Bu başlık birçok okurun aklında pek de sağlıklı olmayan, karmaşık duygu ve düşüncelerin çatışmasına neden olacak bir çağrışım yapar. Bu çağrışımın dile yansıması; “Aman Allah korusun!, Düşmanımın başına bile vermesin dağlara taşlara...” şeklinde olacaktır. Kurallı ve korku dolu bu cümleler eksik ve yanlış bilgilerin ürünüdür. 
 Engelli deyince aklımıza hep bir kusur ya da özür gelir. Kör, topal, sağır gibi bedensel eksiklikler engelli kavramının zihindeki biçimsiz yansımasıdır.
Işığın kırılma noktasını bulmak bu biçimsiz yansımaların neden kaynaklandığından çok nasıl şekillendiğine götürür bizi. Oysa ışığın kaynağını bulmak karanlık düşüncelerin ve biçimsiz yansımaların neden kaynaklandığına ve hafızamızdaki ön yargıların, olumsuz duygu düşüncelerin, katı tutum ve davranışlarımızın akıl dışı yargılarımızın çıkış noktasına götürür bizi. 
 Nereden başlamalı? Hangi taşı kaldırsak altından topal bir akrep çıkıyor. Hangi köşeyi dönsek nankör bir kedi belirir karşımızda uyduruk bir laf söylesek yâda işitsek sağır baykuşun kanına gireriz. Bazılarımız bu gerçekle yüzleşmektense gurur yapıp yaşadığımız şehre hatta var olduğumuz bu evrene yabancı kalmayı yeğleriz. Ne de olsa topal bir akrep, kaplumbağa kadar yavaş ve bir tavşan kadar sevimli değildir. Akrebin suçu bir arı gibi bal vermeyişindendir.
Oysa akrebin taşın altında ezildiğini unuturuz. Onu bir çiçeğin özüne uçuracak kanatları yoktur. Kedinin nankörlüğü ona verdiğimiz balığı az buluşundandır. Huysuz mırıldanışı keyfimizi kaçırır. Ne zaman bir köşe başına gelsek ara sokağa saparız hemen. Neme lazım kedidir tırmalar, nankördür canımızı sıkar.

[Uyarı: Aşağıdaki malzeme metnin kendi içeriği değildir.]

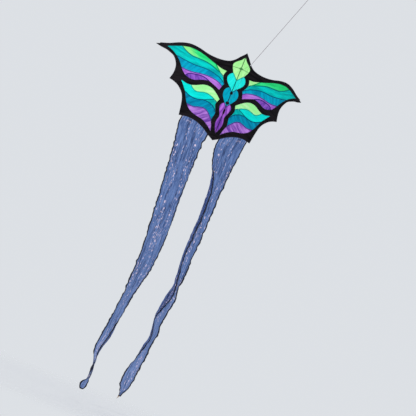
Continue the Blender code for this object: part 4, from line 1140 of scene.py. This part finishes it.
def make_stage():
    mesh = bpy.data.meshes.new("floor")
    shape = bmesh.new()
    bmesh.ops.create_circle(shape, cap_ends=True, segments=96, radius=FLOOR_RADIUS)
    shape.to_mesh(mesh)
    shape.free()
    mesh.materials.append(floor_finish("floor_paper", (0.63, 0.64, 0.66, 1.0)))
    floor = place("floor", mesh)
    floor.location = (0.0, 0.0, CAD_BOX[0].z - FLOOR_GAP)
    world = bpy.data.worlds.new("studio")
    world.use_nodes = True
    background = world.node_tree.nodes["Background"]
    background.inputs["Color"].default_value = (0.80, 0.83, 0.87, 1.0)
    background.inputs["Strength"].default_value = 0.90
    bpy.context.scene.world = world
    make_sun("key", (0.80, 0.58, -0.48), 1.9, 10.0, (1.0, 0.98, 0.95))
    make_sun("back", (-0.35, -0.80, -0.30), 0.7, 20.0, (1.0, 1.0, 1.0))
    bpy.context.scene.view_settings.view_transform = "Standard"


# ---- the whole kite

BLACK_CLOTH = cloth("black_ripstop", BLACK_SHADES, 12, glow=0.02, shine=0.05, fold_size=(0.24, 0.024))
BLACK_HEM = stitched("black_hem", (16, 14, 20), (54, 50, 60), glow=0.03)
ROD_SHADOWS = dict.fromkeys(CENTRE_PANELS, (10, 30, 44))
ROD_SHADOWS.update(head=(20, 126, 56), thorax=(0, 74, 80))
PANEL_CLOTHS, PANEL_SEAMS = {}, {}
for panel_name, (_, _, crease_angle, _, panel_shades, _, _) in PANELS.items():
    PANEL_CLOTHS[panel_name] = cloth(
        f"{panel_name}_ripstop", panel_shades, crease_angle, shadows=ROD_SHADOWS.get(panel_name))
    # each seam is drawn in its panel's painted seam shade, with stitches in its painted crease shade
    PANEL_SEAMS[panel_name] = stitched(f"{panel_name}_seam", panel_shades[2], panel_shades[1])
BACKLIT_EMERALD = cloth(  # painted glow of light shining through, paler towards the wing tip, on the left only
    "backlit_emerald_ripstop", PANELS["upper_emerald"][4], PANELS["upper_emerald"][2],
    painted_glow=PANELS["upper_lime"][4][1])
ORGANZA = organza("streamer_organza")
TAIL_EDGE = stitched("streamer_edge", (20, 22, 34), (66, 68, 92), glow=0.05)
ROD = rod_finish("black_rod")
VINYL = vinyl("black_vinyl")
STEEL = steel("spring_steel")
BEAD_CORD = braid("bead_cord", (44, 46, 62), (20, 22, 34))
FRAYED_THREAD = braid("frayed_thread", (206, 164, 112), (128, 92, 56))
BRIDLE_CORD = braid("bridle_cord", (104, 98, 102), (44, 41, 45))
LINE_CORD = braid("line_cord", (136, 114, 126), (84, 66, 78))

for wing in SIDES.items():
    make_border(*wing)
    for panel_number, panel_name in enumerate(PANELS):
        make_panel(*wing, panel_name, panel_number)
    make_patches(*wing)
    make_rods(*wing)
    make_joiner_neck(*wing)
    make_tail(*wing)
make_spine()
make_rigging()
finish_cad_pieces()
make_stage()
make_camera()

Oysa bilmeyiz, balığı bu kadar çok seven kedinin sudan korktuğunu. Eğer yüzmeyi bilseydi, korkmasaydı, ne işi olurdu köşe başında. Bize ihtiyacı olmaz ve yediği Balıklar için Allah’a şükrederdi. Sağır bir baykuştur; gecenin bir yarısı içimize korku salar. Engelli olmayı bizler istemedik. Bu sunulmuş bir özgürlüktü eğer şekil önemli olsaydı yaradılıştaki o inanılmaz esnekliği anlamı kalır mıydı. Sahi hangimiz bir nankör kediyiz?
Kimyasal ve nükleer silahlar icat edip birbirinin ırzına, canına kastetmeyi savaşlarla meşru kılan siz homosapyensler değil misiniz? Baktığınız her yeri kan ve gözyaşlarıyla boyadınız. Ab-ı hayattı. Nice gülistanla bezenmiş bu dünyayı, atom bombasının isi ve dumanıyla yaşanmaz bir hale getiren sizler değil misiniz?
Çocuklarımızın yüzü gülmüyor. İçine korku salan uğursuz baykuşun şarkısı değil, yanağındaki şarapnel parçalarıdır.
Bir anne, ölü çocuğu kucağında haykırırken Allah’â; siz kafanızı gömmeye devam edin taşsız kumlara. Topal akrep,nankör kedi ve uğursuz baykuşlar sarmışken dört bir yanımızı af dilemek boşunadır yaratandan. Ne acı bir son beklemektedir sizleri. Gerçek azap ve tasavvur edilemez bir kabus!...  İşte açılıyor cehennemin kapıları.